Nam June Paik, invited by the experimental music studio of the WDR in Cologne, undertakes experiments with cathode tubes and the possibilities of modulating the electronic image (summer).
1963
France
The World Fluxus Festival of Total Art, organized by Ben Vautier with the participation of George Maciunas, takes place at the Hôtel Scribe in Nice. The event is marked by various happenings (Ben, Robert Bozzi, and George Maciunas). Films by Ben record the festival (25 July-3 August).
Jean-Christophe Averty and Max Debrenne experiment with the first graphic effects on television images for the monthly variety shows "Histoire de sourire" (Story of Smiling) and "Les Raisins verts" (Green Grapes) on France's first channel.
Germany
Nam June Paik and Wolf Vostell present their first experiments with images at the Parnass Gallery in Wuppertal (Exposition of Music-Electronic Television, 11-20 March). On the model of John Cage's prepared pianos, and in the spirit of
Fluxus events, Paik places thirteen televisions prepared for the distortion of images on the floor among many other objects. This "event" is retrospectively identified as the beginning of video art.
Wolf Vostell expose à la galerie Parnass de Wuppertal ses Neuf-Non-dé-coll / ages (14 septembre-10 octobre)
Netherlands
Wolf Vostell makes Sun in Your Hand, his first film work conceived like a video. It will be shown for the first time in 1964 in Amsterdam. Vostel films television images in order to modify and scramble them later on.
1964
France
Creation of the ORTF (French Radio Television Office), which replaces the RTF (May).
Jean-Jacques Lebel and Marc'O organize the first Free Expression Festival at the American Students and Artists Center in Paris. It includes
happenings, film screenings, and a
Fluxus concert by Ben with the participation of Serge Oldenbourg (Serge III). The festival is combined zith an exhibition of
Pop and
Nouveau Réaliste artists. Also present are George Brecht, Nam June Paik, Wolf Vostell, and La Monte Young (25-30 May).

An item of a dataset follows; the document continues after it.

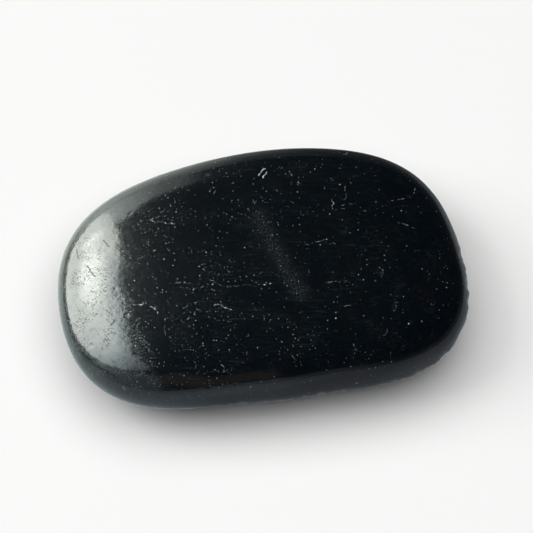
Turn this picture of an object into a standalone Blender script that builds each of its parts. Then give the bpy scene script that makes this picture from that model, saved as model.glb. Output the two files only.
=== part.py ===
"""Polished black tourmaline pebble: one solid stone that rests on a small flat spot.

Units are metres and +Z is up. The stone lies with its length along X and its
width along Y. The origin is on the floor under the middle of its box.
"""

from math import atan2, cos, pi, radians, sin, sqrt, tan

import bmesh
import bpy

# Size of the stone along each axis, before its edge swells and the flat spot is worn
LENGTH = 0.0400
WIDTH = 0.0266
THICKNESS = 0.0117

# How deep the flat spot is worn into the round underside
FLAT_SPOT_DEPTH = 0.00007

# Plan outline: an ellipse whose edge swells out to four soft corners.
# One factor every 22.5 degrees, anticlockwise from the right-hand tip.
EDGE_SWELL = (
    0.975, 1.03, 1.065, 1.045,
    1.03, 1.03, 1.055, 1.05,
    1.005, 1.09, 1.1, 1.005,
    0.985, 1.01, 1.125, 1.105,
)

# Section through the rim: 2 is an ellipse, and more is a fuller pillow.
# The left tip is the roundest and the right-hand shoulder is the fullest.
SECTION_FULLNESS = 2.35
SECTION_CHANGE = 0.25
FULLEST_SIDE = radians(-20.0)

# Slow waves that tumbling leaves in the faces. Each has a height, its number
# of radians per radius along X, Y and Z, and a phase.
FACE_WAVES = (
    (0.00010, 2.1, 0.9, 0.6, 0.4),
    (0.00007, -1.4, 2.6, 1.1, 2.1),
    (0.00005, 3.3, 2.4, -1.7, 4.0),
    (0.00003, -4.6, 3.9, 2.2, 1.2),
)

# Facets along each side of the cube that is blown up into the stone
DIVISIONS = 24

# Polished black tourmaline: a cool near-black
STONE_COLOUR = (0.0045, 0.0055, 0.0065, 1.0)
STONE_ROUGHNESS = 0.12


def edge_swell(turn):
    """Smooth closed curve through the edge factors, at one angle."""
    count = len(EDGE_SWELL)
    total = 0.0
    for index, factor in enumerate(EDGE_SWELL):
        gap = turn - 2.0 * pi * index / count
        if abs(sin(gap / 2.0)) < 1e-9:
            return factor
        total += factor * sin(count * gap / 2.0) / (count * tan(gap / 2.0))
    return total


def face_wave(direction):
    """Height of the slow waves in one direction. They die out towards the flat spot."""
    total = 0.0
    for height, along_x, along_y, along_z, phase in FACE_WAVES:
        reach = along_x * direction.x + along_y * direction.y + along_z * direction.z
        total += height * sin(reach + phase)
    if direction.z < 0.0:
        total *= 1.0 - direction.z ** 2
    return total


def stone_point(direction):
    """The point of the stone's surface that lies in one direction from its middle."""
    ring = max(sqrt(direction.x ** 2 + direction.y ** 2), 1e-9)
    edge_x = LENGTH / 2.0 * direction.x / ring
    edge_y = WIDTH / 2.0 * direction.y / ring
    turn = atan2(edge_y, edge_x)
    swell = edge_swell(turn)
    power = SECTION_FULLNESS + SECTION_CHANGE * cos(turn - FULLEST_SIDE)
    reach = (ring ** power + abs(direction.z) ** power) ** (-1.0 / power)
    wave = face_wave(direction)
    return (
        edge_x * swell * reach * ring + wave * direction.x,
        edge_y * swell * reach * ring + wave * direction.y,
        THICKNESS / 2.0 * reach * direction.z + wave * direction.z,
    )


def make_material():
    """Material of the polished stone."""
    material = bpy.data.materials.new("black_tourmaline")
    material.use_nodes = True
    shader = material.node_tree.nodes["Principled BSDF"]
    shader.inputs["Base Color"].default_value = STONE_COLOUR
    shader.inputs["Roughness"].default_value = STONE_ROUGHNESS
    shader.inputs["Metallic"].default_value = 0.0
    material.diffuse_color = STONE_COLOUR
    material.roughness = STONE_ROUGHNESS
    return material


def blow_up_cube(shape):
    """An evenly divided cube, with each of its corners moved out to the stone's surface."""
    bmesh.ops.create_cube(shape, size=2.0)
    bmesh.ops.subdivide_edges(
        shape,
        edges=shape.edges[:],
        cuts=DIVISIONS - 1,
        use_grid_fill=True,
    )
    for vert in shape.verts:
        for axis in range(3):
            vert.co[axis] = tan(vert.co[axis] * pi / 4.0)
        vert.co = stone_point(vert.co.normalized())


def wear_flat_spot(shape):
    """Cut the lowest part of the belly off flat and close it. Returns the cut's height."""
    floor = min(vert.co.z for vert in shape.verts) + FLAT_SPOT_DEPTH
    bmesh.ops.bisect_plane(
        shape,
        geom=shape.verts[:] + shape.edges[:] + shape.faces[:],
        dist=1e-7,
        plane_co=(0.0, 0.0, floor),
        plane_no=(0.0, 0.0, -1.0),
        clear_outer=True,
    )
    rim = [edge for edge in shape.edges if edge.is_boundary]
    bmesh.ops.contextual_create(shape, geom=rim)
    return floor


def centre_on_floor(shape, floor):
    """Stand the flat spot on the floor, with the middle of the box over the origin."""
    across = [vert.co.x for vert in shape.verts]
    along = [vert.co.y for vert in shape.verts]
    middle_x = (max(across) + min(across)) / 2.0
    middle_y = (max(along) + min(along)) / 2.0
    for vert in shape.verts:
        vert.co.x -= middle_x
        vert.co.y -= middle_y
        vert.co.z -= floor


def make_pebble():
    shape = bmesh.new()
    blow_up_cube(shape)
    floor = wear_flat_spot(shape)
    centre_on_floor(shape, floor)
    bmesh.ops.recalc_face_normals(shape, faces=shape.faces[:])

    mesh = bpy.data.meshes.new("pebble")
    shape.to_mesh(mesh)
    shape.free()
    mesh.shade_smooth()
    mesh.set_sharp_from_angle(angle=radians(30.0))
    mesh.materials.append(make_material())
    pebble = bpy.data.objects.new("pebble", mesh)
    bpy.context.scene.collection.objects.link(pebble)


def main():
    for old in list(bpy.data.objects):
        bpy.data.objects.remove(old, do_unlink=True)
    make_pebble()


main()
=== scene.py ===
"""Polished black tourmaline pebble on a pale studio table.

The stone is one closed mesh. Its body repeats the shape of the fixed frame, and
its skin adds what tumbling leaves: slow waves, nicks, pits, cracks and chips.
Lengths are in metres, and the stone's length lies along X.
"""

from math import cos, pi, radians, sin

import bpy
import numpy as np
from bpy.props import FloatProperty, FloatVectorProperty, IntProperty, PointerProperty
from bpy.types import Operator, Panel, PropertyGroup
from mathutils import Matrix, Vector


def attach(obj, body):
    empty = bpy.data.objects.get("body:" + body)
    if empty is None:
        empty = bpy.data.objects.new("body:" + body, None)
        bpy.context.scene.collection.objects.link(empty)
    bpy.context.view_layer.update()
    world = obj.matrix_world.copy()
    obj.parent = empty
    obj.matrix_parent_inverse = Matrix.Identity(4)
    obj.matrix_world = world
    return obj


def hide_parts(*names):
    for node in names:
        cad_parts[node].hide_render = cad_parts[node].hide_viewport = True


bl_info = {
    "name": "Tourmaline Pebble",
    "version": (1, 0, 0),
    "blender": (4, 5, 0),
    "location": "View3D > Sidebar > Stone",
    "description": "Makes a polished black tourmaline pebble and its studio table",
    "category": "Add Mesh",
}

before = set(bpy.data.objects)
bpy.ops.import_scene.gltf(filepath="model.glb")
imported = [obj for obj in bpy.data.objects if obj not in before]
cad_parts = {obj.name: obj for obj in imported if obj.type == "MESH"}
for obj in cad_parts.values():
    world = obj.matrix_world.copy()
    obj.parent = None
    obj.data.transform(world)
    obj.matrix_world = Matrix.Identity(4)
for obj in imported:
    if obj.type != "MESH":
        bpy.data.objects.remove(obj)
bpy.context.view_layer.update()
MM = 0.001

# Plan outline of the stone: an ellipse whose edge swells out to four soft corners,
# with one factor every 22.5 degrees from the right-hand tip
EDGE_SWELL = (
    0.975, 1.03, 1.065, 1.045,
    1.03, 1.03, 1.055, 1.05,
    1.005, 1.09, 1.1, 1.005,
    0.985, 1.01, 1.125, 1.105,
)
SECTION_FULLNESS = 2.35
SECTION_CHANGE = 0.25
FULLEST_SIDE = radians(-20.0)
FLAT_SPOT_DEPTH = 0.00007

# Slow waves of the faces: height, radians per radius along X, Y and Z, phase
FACE_WAVES = (
    (0.00010, 2.1, 0.9, 0.6, 0.4),
    (0.00007, -1.4, 2.6, 1.1, 2.1),
    (0.00005, 3.3, 2.4, -1.7, 4.0),
    (0.00003, -4.6, 3.9, 2.2, 1.2),
)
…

Peter Foldès makes Un appétit d'oiseau (Eating Like a Bird), an animated color video short, at the ORTF.
The first Sony mass-market video recorder goes on sale.
United States
First television broadcast with an experimental treatment of the image on WGBH-TV, Boston, for the "Broadcast Jazz Workshop".
1965
France
Jean-Christophe Averty does two theater pieces in black and white, with special effects : Ubu Roi by Alfred Jarry and He Joe by Samuel Beckett. Produced by the ORTF, they are broadcast on the first channel.
Jean-Jacques Lebel organizes the Second Free Expression Festival at the American Students and Artists Center in Paris, with the participation of Arrabal, Ben, Robert Filliou, Serge III, Nam June Paik, and Charlotte Moorman (video installation : Robot Opera) (17-25 May).
Germany
Wolf Vostell's exhibition "'Phänomene', Verwischungen, Parituren" and happening dé-coll/age are organized by the Autofriedhof and the René Block Gallery in Berlin (9 February-27 April).
24 Stunden, dé-coll/age happening by Wolf Vostell at the Parnass Gallery in Wuppertal.
United States
TV Chair, video sculpture by Nam June Paik, is presented at the third annual Avant-Garde festival in New York.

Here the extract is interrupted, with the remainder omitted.